I’ve been really busy the last six months.
Acquiring food and necessities during shortages. Checking in with friends and relatives. Worrying about whether my parents were taking sufficient precautions.
Setting up Zoom happy hours for friends and group meetings for industry colleagues. Restructuring our group offerings at iCadenza in the middle of the launch of Be Your Own Agent.
At Helix Collective, the non-profit ensemble I founded with my husband Phil Popham, we immediately sprung into action creating a series of music videos featuring our players. I spent weeks overseeing our festival composer / filmmaker pairings while gradually postponing the live event further and further into the future.
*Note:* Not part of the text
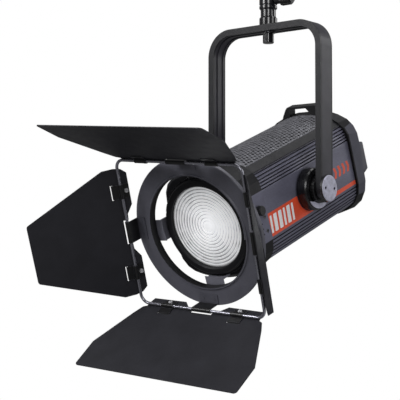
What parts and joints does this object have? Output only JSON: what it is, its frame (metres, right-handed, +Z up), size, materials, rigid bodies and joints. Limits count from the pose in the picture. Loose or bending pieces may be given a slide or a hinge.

Next, we were restructuring a live recording session for a workshop into a series of remote recording sessions. Now, I’ve jumped head-first into grant applications – an occupation I’ve never had time for before – but now, without live concerts to produce, I find myself with the time.
Not to mention spending countless hours trying to create a living situation that is more conducive to my husband and I suddenly working in our apartment 24/7.
Busy but with too much free time.
Somehow, I also seem to have more free time than I ever did in my former life.
I seem to be struggling with ‘weekends,’ a new concept to me since I used to spend much of Saturday and Sunday at rehearsals and performances.
We had trouble filling our weekends with any activities or travel because everywhere we went around Los Angeles was so crowded that we didn’t feel like we were having any fun – just running away from people.
And I was exhausted. So busy but somehow with more free time. Frazzled. Not well-rested.
And then there was the fact that I would hair-trigger cry. Anything seemed to set me off. It wouldn’t last long but it seemed like the impetus to cry was always there, just below the surface.
Why?
The Cost of Denying Our Grief
Because I was in denial about the grief I am experiencing.
We are all experiencing grief. Some of us for a loved one but many for losses that we may not connect with the idea of grief.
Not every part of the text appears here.